I’m a final year medical student, and from where I stand right now, I know medicine saves life, because that is what I see.

But… one morning, one tiring lecture hour, my professor had to remind me of the Tuskegee Syphilis study during his class on the very topic. I used to be very bright in history, recent times, my topics of interests have shifted over to medicine, my course, since naturally it is supposed to make me a better doctor.

If you don’t know the about Tuskegee syphilis study, let me give you the idea, people actually made a study during the great depression, where they told black men affected with syphilis they would be offered free healthcare, and did the exact opposite of that, just to study the course of that very long disease.

It happened during the great depression right, why are you still agitated by it? Because my friend, it continued till the 70s and I’ve been taught that history is learnt, because it shouldn’t be repeated.

Sounds bad? There was an even worser, Guatemalan study where they injected people with syphilis, for godsake.

Later that day being in obs and gyn postings, while I was wearing my gloves ready to use the Sim’s speculum I wondered, how many people has this very speculum killed. The guy who operated on black slave women without anesthesia (and obviously their consent too) because he “believed” they didn’t feel pain, killed their newborns and blamed the mothers for being “slothy” for contracting tetanus which actually owed to the bad environmental conditions their slave workers put them in, came with this very speculum.

Unfortunately, the father of modern gynecology, that didn’t see humans but indeed color they were born with.

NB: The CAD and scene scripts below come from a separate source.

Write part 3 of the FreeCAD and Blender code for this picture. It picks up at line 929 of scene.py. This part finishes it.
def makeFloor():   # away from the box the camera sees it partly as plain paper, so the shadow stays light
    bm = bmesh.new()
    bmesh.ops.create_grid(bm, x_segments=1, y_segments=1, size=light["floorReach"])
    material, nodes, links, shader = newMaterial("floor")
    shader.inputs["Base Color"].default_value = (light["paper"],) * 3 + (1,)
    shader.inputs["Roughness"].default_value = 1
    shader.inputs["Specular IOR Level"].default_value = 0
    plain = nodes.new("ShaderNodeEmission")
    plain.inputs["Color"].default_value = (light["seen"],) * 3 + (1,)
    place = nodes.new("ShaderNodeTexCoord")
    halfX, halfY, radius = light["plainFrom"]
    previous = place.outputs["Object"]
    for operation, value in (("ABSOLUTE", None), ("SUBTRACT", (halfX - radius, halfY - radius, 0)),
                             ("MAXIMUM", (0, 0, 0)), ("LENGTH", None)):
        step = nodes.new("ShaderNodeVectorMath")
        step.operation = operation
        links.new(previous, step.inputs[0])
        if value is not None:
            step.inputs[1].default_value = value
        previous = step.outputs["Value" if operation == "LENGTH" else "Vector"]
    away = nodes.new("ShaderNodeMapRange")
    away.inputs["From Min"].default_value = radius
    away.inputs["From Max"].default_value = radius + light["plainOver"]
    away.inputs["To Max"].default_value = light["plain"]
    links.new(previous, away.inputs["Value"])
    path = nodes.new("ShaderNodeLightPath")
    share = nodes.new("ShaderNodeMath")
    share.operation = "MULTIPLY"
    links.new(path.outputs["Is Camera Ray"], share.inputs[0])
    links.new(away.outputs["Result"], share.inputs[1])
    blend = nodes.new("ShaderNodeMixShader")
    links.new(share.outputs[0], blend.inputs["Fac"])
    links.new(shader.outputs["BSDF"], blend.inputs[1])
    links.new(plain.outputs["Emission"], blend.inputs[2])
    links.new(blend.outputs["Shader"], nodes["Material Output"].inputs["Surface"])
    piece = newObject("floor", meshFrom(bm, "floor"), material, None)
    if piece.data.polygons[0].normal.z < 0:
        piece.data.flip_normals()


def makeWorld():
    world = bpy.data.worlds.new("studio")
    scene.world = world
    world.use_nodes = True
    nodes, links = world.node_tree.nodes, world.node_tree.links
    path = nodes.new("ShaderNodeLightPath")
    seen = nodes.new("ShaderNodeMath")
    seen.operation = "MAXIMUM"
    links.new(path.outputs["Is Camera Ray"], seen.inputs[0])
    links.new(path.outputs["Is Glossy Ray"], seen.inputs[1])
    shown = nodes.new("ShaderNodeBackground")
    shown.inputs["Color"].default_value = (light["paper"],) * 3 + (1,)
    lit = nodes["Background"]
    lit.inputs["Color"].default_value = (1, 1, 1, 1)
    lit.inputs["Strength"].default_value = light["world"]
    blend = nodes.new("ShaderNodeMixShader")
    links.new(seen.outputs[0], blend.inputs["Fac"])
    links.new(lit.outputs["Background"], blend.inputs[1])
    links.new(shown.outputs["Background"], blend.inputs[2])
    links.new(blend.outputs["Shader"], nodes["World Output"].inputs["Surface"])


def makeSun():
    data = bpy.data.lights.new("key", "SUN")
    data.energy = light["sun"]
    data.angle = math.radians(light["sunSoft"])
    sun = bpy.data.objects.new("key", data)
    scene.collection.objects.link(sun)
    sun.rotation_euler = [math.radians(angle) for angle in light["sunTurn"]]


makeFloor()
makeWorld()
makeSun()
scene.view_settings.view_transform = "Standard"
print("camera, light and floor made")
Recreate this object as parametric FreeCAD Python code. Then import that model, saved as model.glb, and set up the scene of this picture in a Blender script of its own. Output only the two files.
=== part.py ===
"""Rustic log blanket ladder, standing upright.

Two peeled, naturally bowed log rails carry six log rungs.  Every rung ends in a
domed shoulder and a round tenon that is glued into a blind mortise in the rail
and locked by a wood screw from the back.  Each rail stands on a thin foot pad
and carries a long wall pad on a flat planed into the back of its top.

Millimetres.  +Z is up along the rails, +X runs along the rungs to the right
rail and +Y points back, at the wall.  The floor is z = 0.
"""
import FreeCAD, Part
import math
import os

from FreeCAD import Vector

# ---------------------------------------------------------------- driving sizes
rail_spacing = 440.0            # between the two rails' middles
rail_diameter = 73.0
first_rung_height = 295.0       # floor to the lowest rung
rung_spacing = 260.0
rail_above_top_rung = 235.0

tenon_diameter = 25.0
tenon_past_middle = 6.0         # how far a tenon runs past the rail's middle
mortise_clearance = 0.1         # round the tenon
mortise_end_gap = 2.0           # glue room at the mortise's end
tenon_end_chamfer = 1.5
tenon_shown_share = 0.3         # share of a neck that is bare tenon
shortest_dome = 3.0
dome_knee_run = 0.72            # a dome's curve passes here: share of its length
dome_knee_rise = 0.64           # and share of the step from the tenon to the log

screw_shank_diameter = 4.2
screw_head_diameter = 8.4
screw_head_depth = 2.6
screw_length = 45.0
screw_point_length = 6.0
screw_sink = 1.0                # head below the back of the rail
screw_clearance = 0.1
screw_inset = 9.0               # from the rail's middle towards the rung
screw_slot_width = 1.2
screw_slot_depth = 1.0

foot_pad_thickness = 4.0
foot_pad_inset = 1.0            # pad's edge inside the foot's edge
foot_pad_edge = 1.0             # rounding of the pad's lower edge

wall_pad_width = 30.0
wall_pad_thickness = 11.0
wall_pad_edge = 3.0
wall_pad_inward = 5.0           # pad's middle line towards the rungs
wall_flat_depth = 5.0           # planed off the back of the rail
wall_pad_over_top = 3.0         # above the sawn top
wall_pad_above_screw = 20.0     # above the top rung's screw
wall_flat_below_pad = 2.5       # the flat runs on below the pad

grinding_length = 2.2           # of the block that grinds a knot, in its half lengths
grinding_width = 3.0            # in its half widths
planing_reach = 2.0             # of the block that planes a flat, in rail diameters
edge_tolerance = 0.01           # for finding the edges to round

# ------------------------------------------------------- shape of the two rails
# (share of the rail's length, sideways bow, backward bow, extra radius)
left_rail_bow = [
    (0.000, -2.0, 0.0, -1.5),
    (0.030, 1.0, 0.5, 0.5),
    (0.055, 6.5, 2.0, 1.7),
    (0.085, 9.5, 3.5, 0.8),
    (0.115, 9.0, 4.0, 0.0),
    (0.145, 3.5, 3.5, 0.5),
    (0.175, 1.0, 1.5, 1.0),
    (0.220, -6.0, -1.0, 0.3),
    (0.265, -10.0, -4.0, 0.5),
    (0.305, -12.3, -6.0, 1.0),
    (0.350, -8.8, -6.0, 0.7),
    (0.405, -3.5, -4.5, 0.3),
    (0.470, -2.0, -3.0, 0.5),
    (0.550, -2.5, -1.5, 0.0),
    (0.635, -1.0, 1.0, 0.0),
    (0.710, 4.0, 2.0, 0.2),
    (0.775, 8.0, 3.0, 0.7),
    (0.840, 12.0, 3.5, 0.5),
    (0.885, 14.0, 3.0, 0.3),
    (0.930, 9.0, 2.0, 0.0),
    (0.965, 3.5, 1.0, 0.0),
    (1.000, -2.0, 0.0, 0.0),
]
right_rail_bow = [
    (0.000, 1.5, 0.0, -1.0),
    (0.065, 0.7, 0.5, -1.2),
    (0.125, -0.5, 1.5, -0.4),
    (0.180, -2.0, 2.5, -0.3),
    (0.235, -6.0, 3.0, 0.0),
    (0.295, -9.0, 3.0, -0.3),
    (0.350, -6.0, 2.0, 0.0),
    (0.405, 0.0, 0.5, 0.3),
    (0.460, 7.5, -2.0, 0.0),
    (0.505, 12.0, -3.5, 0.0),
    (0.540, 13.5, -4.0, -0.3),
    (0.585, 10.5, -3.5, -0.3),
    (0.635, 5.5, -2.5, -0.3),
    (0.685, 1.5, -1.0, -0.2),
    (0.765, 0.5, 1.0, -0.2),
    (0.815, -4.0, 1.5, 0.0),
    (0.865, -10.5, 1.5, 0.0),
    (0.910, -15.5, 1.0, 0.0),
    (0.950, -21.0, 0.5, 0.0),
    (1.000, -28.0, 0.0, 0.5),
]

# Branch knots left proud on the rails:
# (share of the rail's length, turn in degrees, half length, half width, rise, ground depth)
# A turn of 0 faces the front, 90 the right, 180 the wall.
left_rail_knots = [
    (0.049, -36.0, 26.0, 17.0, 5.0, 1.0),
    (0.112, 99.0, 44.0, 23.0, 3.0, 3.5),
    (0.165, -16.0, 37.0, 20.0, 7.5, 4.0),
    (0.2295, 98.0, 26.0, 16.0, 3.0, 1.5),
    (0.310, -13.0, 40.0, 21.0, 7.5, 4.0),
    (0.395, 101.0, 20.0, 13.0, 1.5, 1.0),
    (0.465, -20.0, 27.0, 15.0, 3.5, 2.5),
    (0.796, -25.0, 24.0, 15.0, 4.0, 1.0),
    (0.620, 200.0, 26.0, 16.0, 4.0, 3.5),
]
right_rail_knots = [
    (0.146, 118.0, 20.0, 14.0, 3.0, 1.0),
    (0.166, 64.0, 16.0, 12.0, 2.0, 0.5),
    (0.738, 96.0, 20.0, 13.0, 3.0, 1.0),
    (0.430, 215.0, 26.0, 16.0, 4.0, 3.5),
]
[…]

Was it only him? Sadly, no.

Berta was a female patient in the Psychiatric Hospital… in February 1948, Berta was injected in her left arm with syphilis. A month later, she developed scabies (an itchy skin infection cause by a mite). Several weeks later, Dr. Cutler noted that she also developed red bumps where he had injected her arm, lesions on her arms and legs, and her skin was beginning to waste away from her body. Berta was not treated for syphilis until three months after her injection. Soon after, on August 23, Dr. Cutler wrote that Berta appeared as if she was going to die, but he did not specify why. That same day he put gonorrheal pus from another male subject into both of Berta’s eyes, as well as in her urethra and rectum. He also re-infected her with syphilis. Several days later, Berta’s eyes were filled with pus from the gonorrhea, and she was bleeding from her urethra. Three days later, on August 27, Berta died.An excerpt from the notes of Guaremalean study. Sounds like V for Vendetta in the worst way I would think of.

How to forget our very own, forced sterilization camps, that claimed lives owing to botched surgeries and not sp similarly recent deaths in a sterilization camp keep reminding us, that we still live under a regime that pushed for the ban of oxytocin, a life saving drug in pregnancies, because it is apparently to abuse a certain animal. And not to even start with the abuse of refugees, prisoners and minorities all over the world.

As I remove my gloves, I still see remnants of blood that these inhumane forefathers of medicine and those who had ruled has left behind

My gloves, you see, could be discarded, so could be the blood of toil that they have left. Will we?

Ps : The relevance of this whole write up is when I see hatred, communal, racial,lingual, casteist or in any damn way (which unfortunately I see more recently, than I had ever ), I fear, and on remembering the history, that fear amplifies. And if you think history and politics are not related to healthcare, kindly compare healthcare indices of states or countries with different political backgrounds and decide for yourself, I hope you see a pattern there.

2 comments

  1. Shashi · March 7, 2020

    Very sad history. Of greed and clamour for recognition overcoming humanity. But then it always does. Even now such things happen but in a more sophisticated way.